:: Problem description ::
Give the data again exactly, from its opening line through the line in which "OTHER_CORNERS = (31, 57)" appears.
------------------------
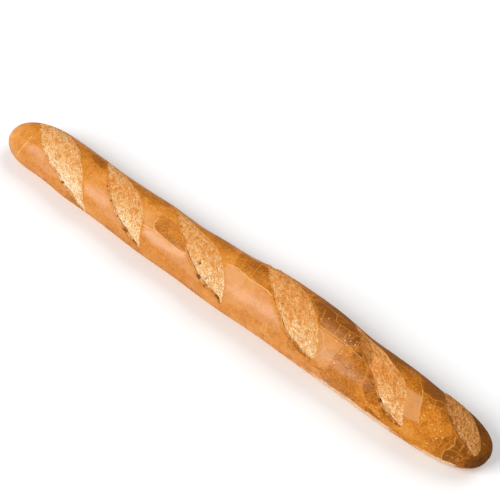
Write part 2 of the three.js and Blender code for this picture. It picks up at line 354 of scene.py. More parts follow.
# Pits where the crumb beside the ears is open, as [x, turn, radius, depth]. The grain frays their edges.
PIT_FRAY = 0.5
PITS = [
    (-238, 34, 1.3, 0.7), (-218, 51, 1.4, 0.8), (-206, 63, 2, 1.1), (-195, 78, 1.5, 1),
    (-186, 88, 2.5, 1.6), (-177, 95, 1.4, 0.9), (-160, 8, 1.3, 0.7), (-146, 29, 1.3, 0.7),
    (-131, 49, 1.4, 0.8), (-118, 66, 2.2, 1.5), (-115, 68, 2.2, 1.5), (-103, 76, 2.2, 1.5),
    (-100, 79, 2.1, 1.4), (-61, 2, 1.2, 0.7), (-27, 28, 2, 1.5), (-26, 18, 1.3, 1), (-24, 52, 1.4, 1),
    (-21, 55, 2.5, 1.7), (-11, 63, 2.1, 1.1), (-13, 46, 1.3, 0.9), (4, 67, 2.3, 1.8), (7, 72, 2.7, 2.3),
    (9, 79, 2.1, 1.6), (86, 51, 1.1, 0.9), (91, 55, 1.3, 1.1), (96, 57, 1.3, 1.1), (99, 59, 1.3, 1.1),
    (103, 60, 1.3, 1.1), (107, 61, 1.3, 1.1), (111, 62, 1.2, 1), (114, 62, 1.2, 1), (57, 13, 1.2, 0.8),
    (66, 12, 1.2, 0.8), (181, 30, 1.2, 0.8), (188, 41, 1.3, 0.9), (194, 47, 2.5, 1.7), (200, 58, 1.5, 1),
    (203, 62, 2, 1.4), (205, 69, 2.1, 1.6), (208, 64, 1.5, 1.2), (211, 70, 2, 1.6), (217, 70, 2.5, 1.8),
    (220, 70, 2, 1.4), (230, 44, 1.2, 0.8),
]

# A distance that stands for none nearer.
FAR_AWAY = 60.0
OTHER_CORNERS = (31, 57)


def lumps(x, arc, size):
    """Rounded lumps from 0 to 1: one centre strewn in every square of a lattice, and at each point 1 less
    the squared distance to the nearest centre."""
    i = np.floor(x / size)
    j = np.floor(arc / size)
    nearest = np.full(x.shape, FAR_AWAY)
    for di in (-1, 0, 1):
        for dj in (-1, 0, 1):
            aside_x = LUMP_SCATTER * corner_values(i + di, j + dj + OTHER_CORNERS[1])
            aside_arc = LUMP_SCATTER * corner_values(i + di + OTHER_CORNERS[0], j + dj)
            centre_x = (i + di + 0.5 + aside_x) * size
            centre_arc = (j + dj + 0.5 + aside_arc) * size
            nearest = np.minimum(nearest, ((x - centre_x) ** 2 + (arc - centre_arc) ** 2) / size**2)
    return np.clip(1.0 - nearest, 0.0, 1.0)


# For every point of the grid: how far it is raised off the plain body and leans along it and round it, how
# far inside the torn dough it lies, the depth of the split, how high it stands among the strands and lumps,
# and its place in the cut, counted in strands.
relief = np.zeros(x.shape)
lean_x = np.zeros(x.shape)
lean_round = np.zeros(x.shape)
torn_inside = np.full(x.shape, -FAR_AWAY)
split_depth = np.zeros(x.shape)
pile = np.zeros(x.shape)
pull_along = np.zeros(x.shape)
pull_across = np.zeros(x.shape)

twisted_x = x + TWISTS[1] * unevenness(x, arc, TWISTS[0], (0.0, TWIST_SHIFT))
twisted_arc = arc + TWISTS[1] * unevenness(x, arc, TWISTS[0], (TWIST_SHIFT, 0.0))
lump = lumps(twisted_x, twisted_arc, LUMPS[0])
grain = unevenness(x, arc, GRAIN[0])
stretches = unevenness(x, arc, SPLIT_STRETCH, STRETCH_SHIFT)
uneven_split = LEAST_SPLIT + SPLIT_VARIES * ease(stretches, *STRETCH_EDGES)
for cut in cuts:
    from_start = np.stack([x - cut["start"][0], arc - cut["start"][1]], axis=-1)
    p = from_start @ cut["along"] / cut["length"]
    offset = from_start @ cut["across"] + raggedness(x, arc)
    ear = -bow(cut["ear"], p)
    far = bow(cut["far"], p)
    width = far - ear
    strength = ease(p, 0.0, TIP_FADE) * ease(1 - p, 0.0, TIP_FADE)
    strength *= np.minimum(1.0, width / FULL_RELIEF_WIDTH)
    opening = ease(p, *SPLIT_OPENS) * np.minimum(1.0, width / FULL_SPLIT_WIDTH)
    lift = ease(p, *LIPS_RISE)
    drop = TORN_DROP * (LEAST_DROP + (1 - LEAST_DROP) * ease(p, *SPLIT_OPENS))
    from_ear = offset - ear
    from_far = offset - far
    on_ear = (from_ear <= 0) & (width > 0)
    beyond = (from_far > 0) & (width > 0)
    inside = (from_ear > 0) & (from_far <= 0) & (width > 0)

    # The dough's own roughness, which sets in at a small distance from the edges.
    twisted = np.stack([twisted_x - cut["start"][0], twisted_arc - cut["start"][1]], axis=-1)
    strand_along = twisted @ cut["along"] / STRANDS[0]
    strand_across = twisted @ cut["across"] / STRANDS[1]
    drawn_out = unevenness(strand_along, strand_across, 1.0, (cut["start"][0], 0.0))
    strand = 1.0 - np.abs(drawn_out) * STRAND_SHARPNESS
    rough = CRAGS[1] * unevenness(x, arc, CRAGS[0]) + STRANDS[2] * (strand - STRAND_MEAN)
    rough += LUMPS[1] * (lump - LUMP_MEAN) + GRAIN[1] * grain
    own_pile = PILE_SHARES[0] * strand + PILE_SHARES[1] * lump + PILE_SHARES[2] * (0.5 + 0.5 * grain)
    pile = np.where(inside, own_pile, pile)
    sets_in = np.clip(np.minimum(from_ear, -from_far) / ROUGHNESS_SETS_IN, 0.0, 1.0)

    # The ear's lip, the split beside it, the torn dough that swells towards the far edge, and the swelling
    # that goes on beyond that edge.
    near = np.exp(np.minimum(0.0, from_ear) / EAR_REACH)
    t = from_ear / np.maximum(width, TINY)
    s = np.clip(from_ear / SPLIT_WIDTH, 0.0, 1.0)
    eased = ease(s, 0.0, 1.0)
    torn = -drop + (drop + SWELL * lift) * t * (2 - t) + sets_in * rough
    in_split = opening * uneven_split * ease(p, *SPLIT_DEEPENS) * np.sin(math.pi * s)
    inside_rise = strength * (EAR_LIFT * lift * (1 - eased) + torn * eased) - cut["split"] * in_split
    ear_rise = strength * lift * EAR_LIFT * near
    swell = strength * lift * (SWELL - FAR_STEP) * np.exp(-np.maximum(0.0, from_far) / SWELL_REACH)
    relief += np.select([on_ear, beyond, inside], [ear_rise, swell, inside_rise], 0.0)
    ear_lean = opening * EAR_LEAN * near**EAR_LEAN_SHARPNESS
    lean = np.select([on_ear, inside], [ear_lean, opening * EAR_LEAN * (1 - eased)], 0.0)
    lean_x += lean * cut["across"][0]
    lean_round += lean * cut["across"][1]

    along_left = np.minimum(p, 1 - p) * cut["length"]
    depth_inside = np.minimum(np.minimum(from_ear, -from_far), along_left)
    pull_along = np.where(depth_inside > torn_inside, strand_along, pull_along)
    pull_across = np.where(depth_inside > torn_inside, strand_across, pull_across)
    torn_inside = np.maximum(torn_inside, depth_inside)
    split_depth = np.maximum(split_depth, np.where(inside, in_split * cut["split"], 0.0))

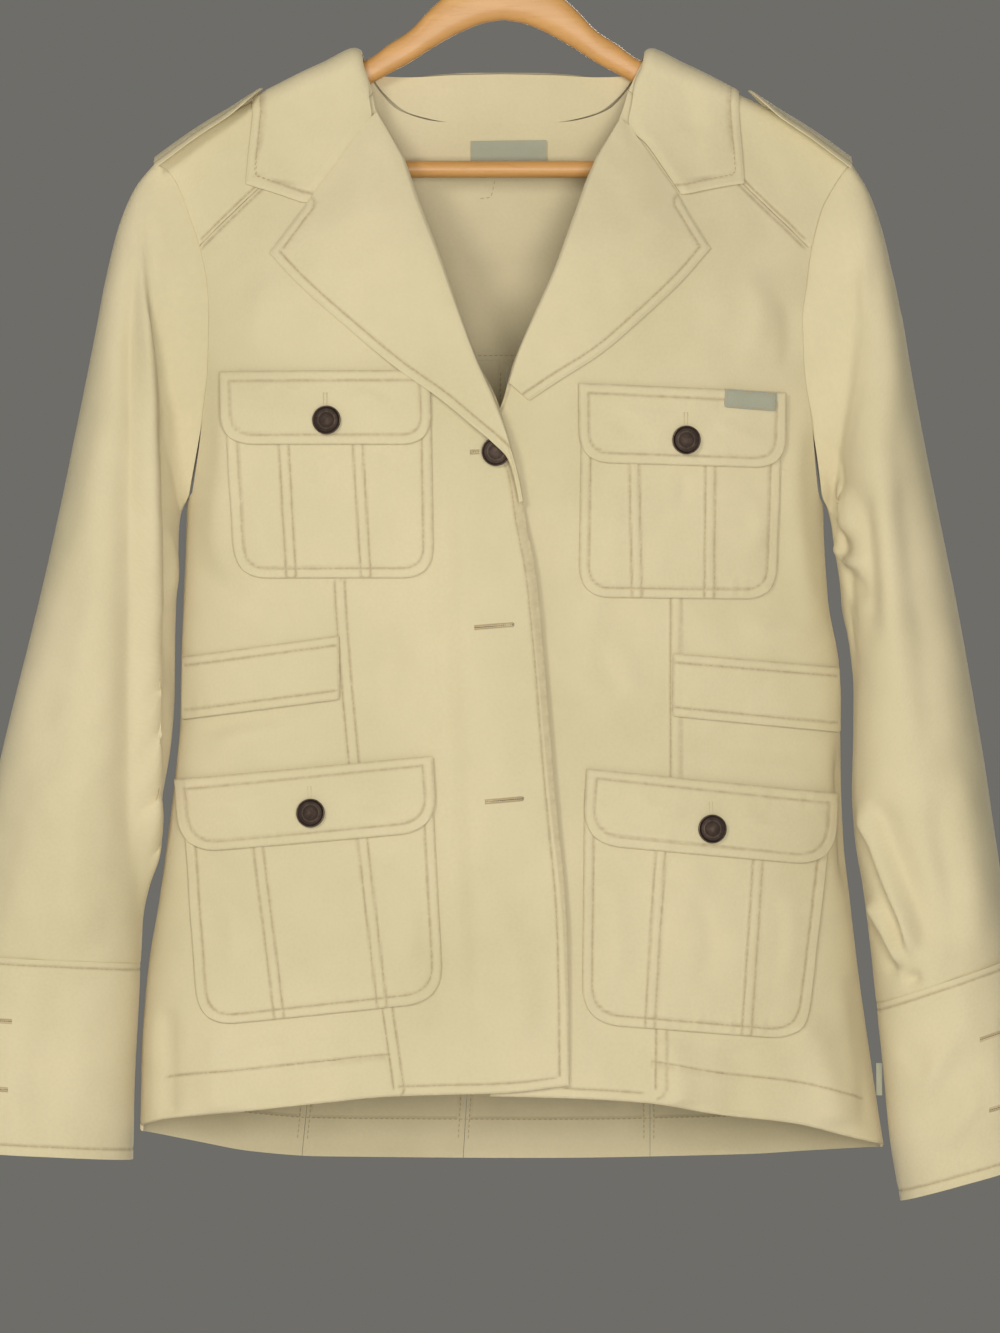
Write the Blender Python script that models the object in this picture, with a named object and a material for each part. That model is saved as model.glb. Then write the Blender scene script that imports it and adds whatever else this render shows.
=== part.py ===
"""Safari jacket hanging on a wooden hanger.

Lengths are in millimetres until a mesh is made, and then in metres. A place on the garment is given
by x (across, to the viewer's right), by its drop below the point where the hook rests, and by its
depth (the front is negative). The cloth is worked out as one body surface. Every panel is a patch of
that surface, and every pocket, flap, band and label is a patch moved out from it.
"""
import math
from collections import namedtuple

import bpy
import numpy as np

MM = 0.001
CLOTH = 1.2
PATCH_CLOTH = 1.0
SEAM = 0.3
HALF_SEAM = SEAM / 2
RIDGE_RADIUS = 7.5
RIDGE_FADE = 0.35
HANG_LENGTH = 140.0
FLATNESS = 0.85
NORMAL_STEP = 0.5
ANGLE_STEP = 0.002

POCKET_LIFT = 2.0
FLAP_LIFT = 3.6
FLAP_TOP = FLAP_LIFT + CLOTH
BAND_LIFT = 2.1
BUTTON_RADIUS = 8.9
BUTTON_HEIGHT = 3.6
BUTTON_GAP = 0.3
BUTTON_SIDES = 12
NECK_LABEL_GAP = 0.8

FRONT = -1
BACK = 1
LEFT = -1
RIGHT = 1

# Body outline and fullness by drop
BodyRow = namedtuple("BodyRow", "drop left right front back")
BODY = (
    BodyRow(120, -234.0, 236.0, 34, 22),
    BodyRow(193, -229.0, 231.0, 40, 25),
    BodyRow(245, -211.0, 214.0, 47, 29),
    BodyRow(290, -203.0, 207.0, 51, 32),
    BodyRow(346, -199.0, 203.0, 54, 34),
    BodyRow(406, -195.5, 198.0, 54, 34),
    BodyRow(465, -197.5, 201.0, 50, 31),
    BodyRow(508, -199.0, 208.0, 47, 30),
    BodyRow(539, -199.5, 208.5, 47, 30),
    BodyRow(577, -203.0, 209.0, 49, 32),
    BodyRow(614, -207.5, 210.5, 51, 34),
    BodyRow(651, -212.5, 214.5, 53, 35),
    BodyRow(694, -219.5, 219.5, 54, 36),
    BodyRow(744, -223.5, 226.5, 55, 38),
    BodyRow(794, -224.5, 234.0, 55, 39),
    BodyRow(830, -225.5, 240.0, 55, 39),
)

# Shoulder line over the hanger by distance from the middle
RidgeRow = namedtuple("RidgeRow", "out drop")
RIDGE = (
    RidgeRow(0, 126.5),
    RidgeRow(84, 127.2),
    RidgeRow(110, 136.0),
    RidgeRow(150, 153.2),
    RidgeRow(185, 171.0),
    RidgeRow(218, 193.8),
    RidgeRow(240, 212.0),
)

# Armhole seam by drop, the same on the front and the back
ArmholeRow = namedtuple("ArmholeRow", "drop left right")
ARMHOLE = (
    ArmholeRow(193.9, -217.0, 217.0),
    ArmholeRow(197, -209.5, 213.0),
    ArmholeRow(203, -204.5, 208.6),
    ArmholeRow(212, -200.0, 203.0),
    ArmholeRow(224, -195.3, 197.0),
    ArmholeRow(245, -188.3, 191.5),
    ArmholeRow(267, -183.3, 188.0),
    ArmholeRow(290, -181.8, 185.5),
    ArmholeRow(318, -182.3, 186.0),
    ArmholeRow(346, -185.0, 189.3),
    ArmholeRow(370, -187.8, 192.2),
    ArmholeRow(388, -190.2, 193.8),
    ArmholeRow(400, -192.3, 195.2),
    ArmholeRow(406, -195.5, 198.0),
)
ARMHOLE_DROPS = (193.9, 194.8, 195.9, 197.5, 203, 212, 226, 245.3, 268, 292, 318, 344, 368, 388, 400, 406)
YOKE_FRONT_DROP = 245.3
YOKE_BACK_DROP = 318.0
UNDERARM_DROP = 406.0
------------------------
:: The reply ::
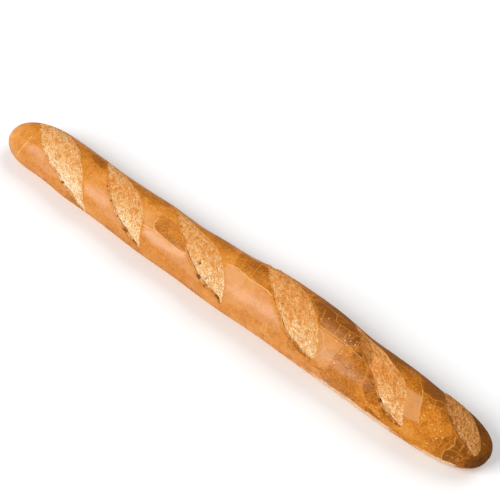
Write part 2 of the three.js and Blender code for this picture. It picks up at line 354 of scene.py. More parts follow.
# Pits where the crumb beside the ears is open, as [x, turn, radius, depth]. The grain frays their edges.
PIT_FRAY = 0.5
PITS = [
    (-238, 34, 1.3, 0.7), (-218, 51, 1.4, 0.8), (-206, 63, 2, 1.1), (-195, 78, 1.5, 1),
    (-186, 88, 2.5, 1.6), (-177, 95, 1.4, 0.9), (-160, 8, 1.3, 0.7), (-146, 29, 1.3, 0.7),
    (-131, 49, 1.4, 0.8), (-118, 66, 2.2, 1.5), (-115, 68, 2.2, 1.5), (-103, 76, 2.2, 1.5),
    (-100, 79, 2.1, 1.4), (-61, 2, 1.2, 0.7), (-27, 28, 2, 1.5), (-26, 18, 1.3, 1), (-24, 52, 1.4, 1),
    (-21, 55, 2.5, 1.7), (-11, 63, 2.1, 1.1), (-13, 46, 1.3, 0.9), (4, 67, 2.3, 1.8), (7, 72, 2.7, 2.3),
    (9, 79, 2.1, 1.6), (86, 51, 1.1, 0.9), (91, 55, 1.3, 1.1), (96, 57, 1.3, 1.1), (99, 59, 1.3, 1.1),
    (103, 60, 1.3, 1.1), (107, 61, 1.3, 1.1), (111, 62, 1.2, 1), (114, 62, 1.2, 1), (57, 13, 1.2, 0.8),
    (66, 12, 1.2, 0.8), (181, 30, 1.2, 0.8), (188, 41, 1.3, 0.9), (194, 47, 2.5, 1.7), (200, 58, 1.5, 1),
    (203, 62, 2, 1.4), (205, 69, 2.1, 1.6), (208, 64, 1.5, 1.2), (211, 70, 2, 1.6), (217, 70, 2.5, 1.8),
    (220, 70, 2, 1.4), (230, 44, 1.2, 0.8),
]

# A distance that stands for none nearer.
FAR_AWAY = 60.0
OTHER_CORNERS = (31, 57)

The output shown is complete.